Hameroff was inspired by Penrose's book to contact Penrose regarding his own theories about the mechanism of anesthesia, and how it specifically targets consciousness via action on neural microtubules. The two met in 1992, and Hameroff suggested that the microtubules were a good candidate site for a quantum mechanism in the brain. Penrose was interested in the mathematical features of the microtubule lattice, and over the next two years the two collaborated in formulating the orchestrated objective reduction (Orch-OR) model of consciousness. Following this collaboration, Penrose published his second consciousness book, Shadows of the Mind (1994).

Over the years since 1994, Hameroff has been active in promoting the Orch-OR model of consciousness through his web site and lectures.

==Criticism==
Hameroff and Penrose's model has been met with skepticism from many disciplines. Rick Grush and Patricia Churchland, argued that "physiological evidence indicates that consciousness does not directly depend on microtubule properties in any case".

In 2000, physicist Max Tegmark calculated that quantum states in microtubules would survive for only 10^{−13} seconds, too brief to be of any significance for neural processes. Hameroff and the physicists Scott Hagan and Jack Tuszynski replied to Tegmark arguing that microtubules could be shielded against the environment of the brain and that Tegmark had used his own criteria for the reduction of the wavefunction, and did not use Penrose's OR, which is the basic assumption behind the whole theory. Christof Koch and Klaus Hepp also agreed that quantum coherence does not play, or does not need to play any major role in neurophysiology. Koch and Hepp concluded that "[t]he empirical demonstration of slowly decoherent and controllable quantum bits in neurons connected by electrical or chemical synapses, or the discovery of an efficient quantum algorithm for computations performed by the brain, would do much to bring these speculations from the 'far-out' to the mere 'very unlikely'." In 2022, a group of Italian physicists conducted several experiments that failed to provide evidence in support of a gravity-related quantum collapse model of consciousness, weakening the possibility of a quantum explanation for consciousness.

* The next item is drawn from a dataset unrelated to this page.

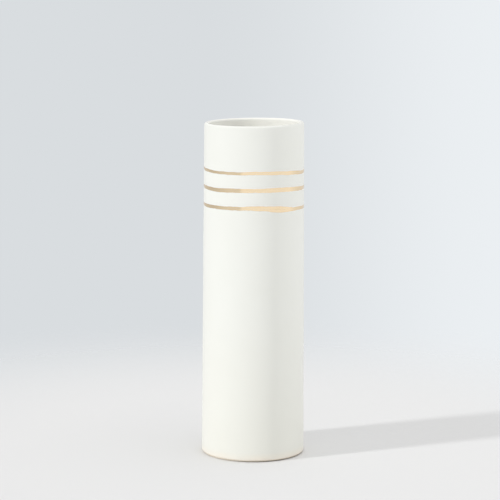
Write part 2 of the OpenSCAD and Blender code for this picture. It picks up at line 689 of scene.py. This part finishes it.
# %% [markdown]
# ### Bare porcelain
#
# Where no glaze covers it, fired porcelain is matte and a little warm, like unpolished marble. It was
# sponged, which brings its finest sand to the surface: grains of about half a millimetre, and slow
# warm stains where the iron in the clay gathered at the foot.

# %% Bare clay
bare_porcelain, tree, shader, position = new_material("bare_fired_porcelain_sponged")

stain = add_node(
    tree, "ShaderNodeTexNoise",
    {"Vector": position, "Scale": per_metre(18), "Detail": 4, "Roughness": 0.6},
)
grain = add_node(
    tree, "ShaderNodeTexNoise",
    {"Vector": position, "Scale": per_metre(0.6), "Detail": 3, "Roughness": 0.6},
)
warm = add_node(
    tree, "ShaderNodeMix",
    {0: stain.outputs["Fac"], 6: colour("#F1EBE0"), 7: colour("#E6DAC6")}, data_type="RGBA",
)
speckled = add_node(
    tree, "ShaderNodeMix",
    {0: 0.2, 6: warm.outputs[2], 7: grain.outputs["Color"]}, data_type="RGBA", blend_type="SOFT_LIGHT",
)
# painted shade: the lowest millimetre is darkened to a grey brown, most on the side away from the key
# light, as painted contact shadow where the foot meets the floor
place = add_node(tree, "ShaderNodeSeparateXYZ", {"Vector": position})
low_down = add_node(
    tree, "ShaderNodeMapRange",
    {"Value": place.outputs["Z"], "From Min": 0.6 * MM, "From Max": 1.2 * MM, "To Min": 1, "To Max": 0},
    interpolation_type="SMOOTHSTEP",
)
away_from_key = add_node(
    tree, "ShaderNodeMapRange",
    {"Value": place.outputs["X"], "From Min": -30 * MM, "From Max": 5 * MM, "To Min": 0, "To Max": 0.8},
    interpolation_type="SMOOTHSTEP",
)
painted_contact_shade = add_node(
    tree, "ShaderNodeMath", {0: low_down.outputs["Result"], 1: away_from_key.outputs["Result"]},
    operation="MULTIPLY",
)
clay_with_contact_shade = add_node(
    tree, "ShaderNodeMix",
    {0: painted_contact_shade.outputs["Value"], 6: speckled.outputs[2], 7: colour("#8F8373")}, data_type="RGBA",
)
tree.links.new(clay_with_contact_shade.outputs[2], shader.inputs["Base Color"])
grain_bump = add_node(
    tree, "ShaderNodeBump", {"Height": grain.outputs["Fac"], "Strength": 0.5, "Distance": 0.06 * MM}
)
tree.links.new(grain_bump.outputs["Normal"], shader.inputs["Normal"])
shader.inputs["Roughness"].default_value = 0.85
print(f"{bare_porcelain.name}: {len(tree.nodes)} nodes")

# %% [markdown]
# ### Fired gold lustre
#
# Liquid bright gold fires to a film a few microns thick that takes on the surface of the glaze below
# it. It is a true metal, so its colour is in its reflections: pale where it mirrors something white,
# brown where it mirrors something dark. The brush leaves streaks along the stroke, thinner and paler
# than the rest. Scaling the coordinates up along the height squeezes the noise into such lines.

# %% Gold
gold_lustre, tree, shader, position = new_material("fired_gold_lustre_brushed_on")

along_stroke = add_node(tree, "ShaderNodeMapping", {"Vector": position, "Scale": (1, 1, 18)})
streaks = add_node(
    tree, "ShaderNodeTexNoise",
    {"Vector": along_stroke.outputs["Vector"], "Scale": per_metre(14), "Detail": 4, "Roughness": 0.6},
)
gold_tone = add_node(
    tree, "ShaderNodeMix",
    {0: streaks.outputs["Fac"], 6: colour("#E9D0A8"), 7: colour("#F3E1C6")}, data_type="RGBA",
)
tree.links.new(gold_tone.outputs[2], shader.inputs["Base Color"])
gold_roughness = add_node(
    tree, "ShaderNodeMapRange",
    {"Value": streaks.outputs["Fac"], "From Min": 0.3, "From Max": 0.7, "To Min": 0.1, "To Max": 0.22},
)
tree.links.new(gold_roughness.outputs["Result"], shader.inputs["Roughness"])
streak_bump = add_node(
    tree, "ShaderNodeBump", {"Height": streaks.outputs["Fac"], "Strength": 0.3, "Distance": 0.03 * MM}
)
tree.links.new(streak_bump.outputs["Normal"], shader.inputs["Normal"])
shader.inputs["Metallic"].default_value = 1
print(f"{gold_lustre.name}: {len(tree.nodes)} nodes")

# %% [markdown]
# ## Hand the pieces to the frame
#
# Each piece stands for its CAD node, rides on the one body there is, and gets the material of its
# finish.

# %% Attach
finishes = {
    "porcelain_wall": ("bare_porcelain", bare_porcelain),
    "base_disc": ("bare_porcelain", bare_porcelain),
    "corner_coil": ("bare_porcelain", bare_porcelain),
    "outer_glaze": ("satin_glaze", satin_glaze),
    "liner_glaze": ("liner_glaze", liner_gloss),
    "gold_band_upper": ("gold_lustre", gold_lustre),
    "gold_band_middle": ("gold_lustre", gold_lustre),
    "gold_band_lower": ("gold_lustre", gold_lustre),
}
for node, piece in pieces.items():
    slot_name, material = finishes[node]
    piece.data.materials.append(material)
    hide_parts(node)
    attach(piece, "root")
    print(f"{piece.name} stands for {node}, in {material.name}")

# %% [markdown]
# ## The studio
#
# The vase stands on a pale floor that fades into a cool grey room, so there is no horizon to draw the
# eye. The fade is in the floor's material: it mixes into transparency with the distance from the vase.

# %% Floor
floor_solid, floor_clear = 0.2, 0.62      # where the fade starts and ends, in metres from the vase
start_clean()
# the floor lies a hair low, so that it doesn't coincide with the foot's flat ring
bpy.ops.mesh.primitive_circle_add(
    vertices=96, radius=floor_clear, fill_type="TRIFAN", location=(0, 0, -0.05 * MM)
)
floor = bpy.context.active_object
floor.name = "pale_floor"

floor_paint, tree, shader, position = new_material("pale_matte_floor")
shader.inputs["Base Color"].default_value = colour("#E6E6E6")
shader.inputs["Roughness"].default_value = 0.9
distance = add_node(tree, "ShaderNodeVectorMath", {0: position}, operation="LENGTH")
fade = add_node(
    tree, "ShaderNodeMapRange",
    {"Value": distance.outputs["Value"], "From Min": floor_solid, "From Max": floor_clear},
    interpolation_type="SMOOTHSTEP",
)
see_through = add_node(tree, "ShaderNodeBsdfTransparent")
blend = add_node(
    tree, "ShaderNodeMixShader",
    {0: fade.outputs["Result"], 1: shader.outputs["BSDF"], 2: see_through.outputs["BSDF"]},
)
for node in tree.nodes:
    if node.bl_idname == "ShaderNodeOutputMaterial":
        tree.links.new(blend.outputs["Shader"], node.inputs["Surface"])
floor.data.materials.append(floor_paint)
print(f"{floor.name}: gone {floor_clear} m from the vase")

# %% [markdown]
# The world is three rooms in one. The camera sees a cool backdrop, a little lighter to the right.
# Matte surfaces are lit by a soft white room. And the gold, which is a mirror, sees a room with corners,
# because a metal in a perfectly even room looks like beige paint.
#
# First the backdrop. A world's generated coordinates are the direction that a ray flies in.

# %% Backdrop
world = bpy.data.worlds.new("soft_room")
bpy.context.scene.world = world
world.use_nodes = True
tree = world.node_tree
tree.nodes.clear()
direction = add_node(tree, "ShaderNodeTexCoord").outputs["Generated"]
across = add_node(tree, "ShaderNodeSeparateXYZ", {"Vector": direction})
left_to_right = add_node(
    tree, "ShaderNodeMapRange",
    {"Value": across.outputs["X"], "From Min": -0.03, "From Max": 0.12}, interpolation_type="SMOOTHSTEP",
)
backdrop = add_node(
    tree, "ShaderNodeMix",
    {0: left_to_right.outputs["Result"], 6: colour("#D9DDE0"), 7: colour("#EBEFF2")}, data_type="RGBA",
)
walls = add_node(tree, "ShaderNodeBackground", {"Color": backdrop.outputs[2]})
print("backdrop: two cool greys")

# %% [markdown]
# The light of the room is a ramp with the height, much brighter overhead than at eye level, so that it
# also reaches down into the vase. It is tilted a little to the right, and below the horizon it goes over
# into the light that a pale floor sends back up.

# %% Room light
WHITE = (1, 1, 1, 1)
HORIZON_LEVEL, ZENITH_LEVEL = 0.32, 1.15
SKY_TILT = 0.34          # how much brighter it is to the right
GROUND_LEVEL, GROUND_TILT = 0.88, 0.14

above = add_node(
    tree, "ShaderNodeMapRange",
    {"Value": across.outputs["Z"], "From Min": 0, "From Max": 1,
     "To Min": HORIZON_LEVEL, "To Max": ZENITH_LEVEL},
)
sky = add_node(
    tree, "ShaderNodeMath", {0: across.outputs["X"], 1: SKY_TILT, 2: above.outputs["Result"]},
    operation="MULTIPLY_ADD",
)
ground = add_node(
    tree, "ShaderNodeMath", {0: across.outputs["X"], 1: GROUND_TILT, 2: GROUND_LEVEL},
    operation="MULTIPLY_ADD",
)
horizon = add_node(
    tree, "ShaderNodeMapRange", {"Value": across.outputs["Z"], "From Min": -0.05, "From Max": 0}
)
level = add_node(
    tree, "ShaderNodeMix",
    {0: horizon.outputs["Result"], 2: ground.outputs["Value"], 3: sky.outputs["Value"]},
)
room_light = add_node(
    tree, "ShaderNodeBackground", {"Color": WHITE, "Strength": level.outputs[0]}
)
print(f"room light: {HORIZON_LEVEL} at eye level, {ZENITH_LEVEL} overhead")

# %% [markdown]
# A mirror sees grey walls behind and to the left, and white ones from the front round to the right, with
# a sharp corner between them at -30 degrees. The ramp turns with the azimuth: 0 is towards the front, and
# positive is to its right.

# %% Mirrored walls
MIRROR_LEVEL = 1.05
WALL_CORNERS = {
    -180: 0.7, -110: 0.62, -60: 0.78, -32: 0.76, -28: 1.0, 60: 0.95, 90: 1.0, 115: 0.85, 180: 0.7,
}

back = add_node(tree, "ShaderNodeMath", {0: across.outputs["Y"], 1: -1}, operation="MULTIPLY")
azimuth = add_node(
    tree, "ShaderNodeMath", {0: across.outputs["X"], 1: back.outputs["Value"]}, operation="ARCTAN2"
)
turn = add_node(
    tree, "ShaderNodeMapRange",
    {"Value": azimuth.outputs["Value"], "From Min": -math.pi, "From Max": math.pi},
)
wall_greys = add_node(tree, "ShaderNodeValToRGB", {"Fac": turn.outputs["Result"]})
ramp = wall_greys.color_ramp
for index, (degrees, grey) in enumerate(WALL_CORNERS.items()):
    place = (degrees + 180) / 360
    stop = ramp.elements[index] if index < 2 else ramp.elements.new(place)
    stop.position = place
    stop.color = (grey, grey, grey, 1)
mirrored = add_node(
    tree, "ShaderNodeBackground", {"Color": wall_greys.outputs["Color"], "Strength": MIRROR_LEVEL}
)
print(f"mirrored walls: {len(WALL_CORNERS)} stops round the room")

# %% Join the three rooms
ray = add_node(tree, "ShaderNodeLightPath")
lit_or_mirrored = add_node(
    tree, "ShaderNodeMixShader",
    {0: ray.outputs["Is Glossy Ray"], 1: room_light.outputs["Background"],
     2: mirrored.outputs["Background"]},
)
room = add_node(
    tree, "ShaderNodeMixShader",
    {0: ray.outputs["Is Camera Ray"], 1: lit_or_mirrored.outputs["Shader"],
     2: walls.outputs["Background"]},
)
add_node(tree, "ShaderNodeOutputWorld", {"Surface": room.outputs["Shader"]})
print(f"{world.name}: {len(tree.nodes)} nodes")

# %% [markdown]
# One soft key light from the front left gives the cylinder its shape. A sun lamp has parallel light, and
# its angle says how soft the shadow's edge is. Its own highlight would be a hard spot on the gold, so
# mirrors don't see it: they see the bright side of the mirrored walls in its place.

# %% Key light
key_azimuth = -66          # degrees, to the left of the front
key_elevation = 22
key_softness = 5           # degrees across, ten times the sun's own
key_strength = 1.55

start_clean()
bpy.ops.object.light_add(
    type="SUN", rotation=(math.radians(90 - key_elevation), 0, math.radians(key_azimuth))
)
key = bpy.context.active_object
key.name = "soft_key"
key.data.angle = math.radians(key_softness)
key.data.energy = key_strength
key.visible_glossy = False
bpy.context.scene.view_settings.view_transform = "Standard"
print(f"key: {key_azimuth} degrees round, {key_elevation} degrees up, strength {key_strength}")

==Toward a science of consciousness==

Hameroff was the lead organizer of the first Tucson Toward a Science of Consciousness meeting in 1994 that brought together approximately 300 people interested in consciousness studies (e.g., David Chalmers, Christof Koch, Bernard Baars, Roger Penrose, Benjamin Libet). Hameroff remains co-organizer of this influential annual conference (now simply Science of Consciousness). The first conference is widely regarded as a landmark event within the field of consciousness studies, and by bringing researchers from various disciplines together led to various useful synergies, resulting indirectly, for instance, in the formation of the Association for the Scientific Study of Consciousness, and more directly in the creation of the Center for Consciousness Studies at the University of Arizona, of which Hameroff is now the director. The Center for Consciousness Studies hosts meetings on the study of consciousness every two years, as well as sponsoring seminars on consciousness theory. The conference was described by the Chronicle of Higher Education as "the Stuart Show", and that its "anything goes" atmosphere is damaging the credibility of the field.

In 2006, Hameroff participated in the first Beyond Belief conference, where his theories were criticized by Lawrence Krauss, among others.

==Film==
Hameroff appeared as himself in the documentary film What tнe ♯$*! Do ωΣ (k)πow!? (2004). He serves as producer, writer and scientific advisor to an independent feature film called Mindville. Mindville is a feature-length motion picture that combines live action with animation and effects to present a journey into the mysteries of human consciousness.

Hameroff has been interviewed in season 2, episode 1 of Through the Wormhole.